Yes. It's a good question. We're seeing across whether it's SMB or enterprise, there are parts of the TAM where we think we can create more value. And as I mentioned, like, for example, in SMB, for non-English-speaking operators, there's some work we've done and we are doing that I think will help. Even in parts of the TAM we're established, like bars or pizzerias or membership clubs, we're making some moves to a product that I think can drive further win rate. And then upmarket enterprise, there's opportunity in some segments of the market, like sports and entertainment, as an example, where we've got some traction, but we think improving the product can open up that opportunity further and then even other sub-TAMs, you think about golf for example where we think we've got some adoption, but not at scale. And so the product team is always looking at like all of our data in a deaveraged way where they're looking at what are our win rates, what's our market share across all these sub-TAMs and then using the size of the opportunity to prioritize the roadmaps.

Speaker 9

Taking a step back to put '26 in perspective, you're still growing really well while investing heavily. Do you see it as a peak investment year at least as it relates to the current cycle? And then related to that your initial guide for RGP in '26 implies back half deceleration. Is there anything you'd like to call out there that's driving that initial guide or reasons it could prove conservative?

Yes. So I'll take the last question first. Just in terms of how we guide, right, as we start the year, we take a pretty balanced view, as you know, looking at past years. And obviously, with GPV, we want to be balanced, but we always aim to do better. So just keep that in mind as we progress, we'll update you on that over time. And then in terms of your first question on peak investment year, as Aman said earlier, we're really thinking about this over the long term. We're trying to build a generational business, right, and have an ambition to find opportunities where we have the right to win, where the customer signal is really strong. And so 2026 reflects our conviction behind these new TAMs that we talked about. We haven't changed our long-term margin profile, as I talked about earlier. In fact, we have a lot of conviction and more conviction because of the TAMs and the fact that we have a path to sub 20 months. So zooming out, what you're seeing in 2026, you've got confidence that we've identified new TAMs that will drive durable growth over the very long term. And like I said earlier, driving margin and the timing of that is really in our control.

Speaker 10

Thanks for the question. Another question on AI. It's very much dominating the debate with investors. The key concern, of course, is software becoming more commoditized. So Aman, can you speak a bit more about Toast potentially evolving beyond a software provider into more of a platform business, particularly through the strength of your ecosystem partnerships. Any more additional color on that and how that ecosystem kind of deepens your moat over time would be really helpful.

Yes, sure, Dominic. If you look at Toast today, it is more than just a software provider for our customers.
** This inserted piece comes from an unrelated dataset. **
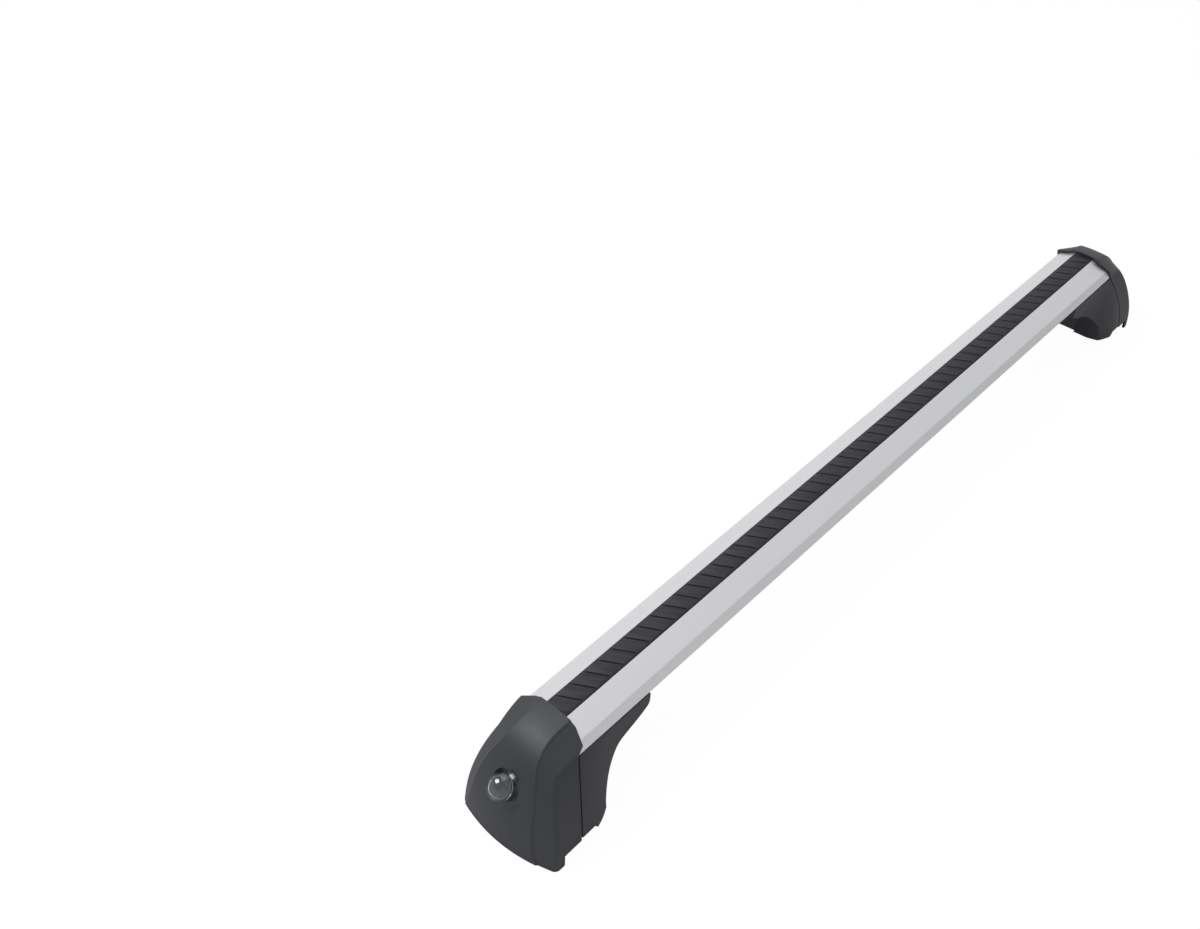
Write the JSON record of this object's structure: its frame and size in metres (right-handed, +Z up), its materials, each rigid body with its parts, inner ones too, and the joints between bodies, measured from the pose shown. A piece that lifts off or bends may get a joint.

To address your point about deepening our competitive advantage, we are continually investing in making the platform better to support the various use cases our customers want, including through AI. The Toast platform features a broad range of software that powers operations, employees, guests, and fintech, which is less known as we also support the network in these restaurants. Additionally, a large ecosystem of partners enhances our offerings. A major reason why the average small to medium-sized restaurant owner chooses Toast is that we simplify their technology needs, helping them run their business effectively. They appreciate the all-in-one nature of our platform. We aim to keep improving our platform, as with ToastIQ and voice AI, to enhance its capabilities. Moreover, many restaurant owners spend significantly on part-time support for tasks like marketing, accounting, and payroll. The data we gather at Toast is instrumental in these areas. Our vision with ToastIQ is to support increasingly complex workflows over time, potentially handling some of the work in the future. Overall, Toast is already much more than just a software provider for our customers.

Speaker 11

Last but not least, I have a quick question and a follow-up. Regarding the AI environment, could you discuss the top four to five cross-sell modules and their contribution to the SaaS ARR? Then I have a quick follow-up.

Dan, is the question specific to cross-sell modules tied to AI, or just to clarify the question.

Speaker 11

Yes. Just like given that there's so much focus on like AI and software like what are the most kind of important modules that you're selling in terms of like SaaS for example.

Yes, that's a good question. If you examine how our platform has developed, initially, our focus with AI was on automating some of the simpler tasks that restaurant owners had to perform. For instance, when using our marketing module to generate demand, it’s extremely beneficial to create email campaigns with AI because we have a wealth of data, and generative AI allows for quicker campaign development. Similarly, when it comes to managing inventory for your shelf or online sales, utilizing our master catalog to produce images and descriptions with AI expedites that process. This demonstrates how AI is integrated across our platform. If we look at specific features for guests or employees, take scheduling for example; we are working on automating demand forecasting and schedule management to help restaurant owners create effective labor schedules more quickly. This AI integration is a comprehensive focus for our R&D teams as we strive to strengthen and enhance the platform. Regarding your question about our initiatives, the adoption of ToastIQ is foundational. We've seen positive uptake so far, which has improved our win rates. Over time, within the ToastIQ framework, we plan to introduce more advanced workflows, including agentic workflows in areas like marketing, payroll, and bookkeeping, ultimately managing those entire functions. We're also looking towards incorporating voice technology. Our current priority is to expand the adoption of the ToastIQ platform. Great. And maybe just like a quick follow-up on the location metric has been obviously like front and center. Like as we move forward in the outer years, is this still sort of the main metric? Or is there something else you would like investors and analysts to be focused on? Yes. Thanks, Dan. I can start. I think, look, at the end of the day, it's about driving durable growth. It's about driving ARR, recurring gross profit. We guide on recurring gross profit and balancing that with healthy margins as we continue to scale. The location growth, as I mentioned earlier, like I think the thing that gives me a lot of confidence there is it shows that what we did in SMB restaurants over the past 10 years is applying beyond SMB restaurants as well. And that's really the crux of why we think there is an opportunity to continue to drive durable net adds over the long term.

Operator

This concludes today's conference call. Thank you all for joining.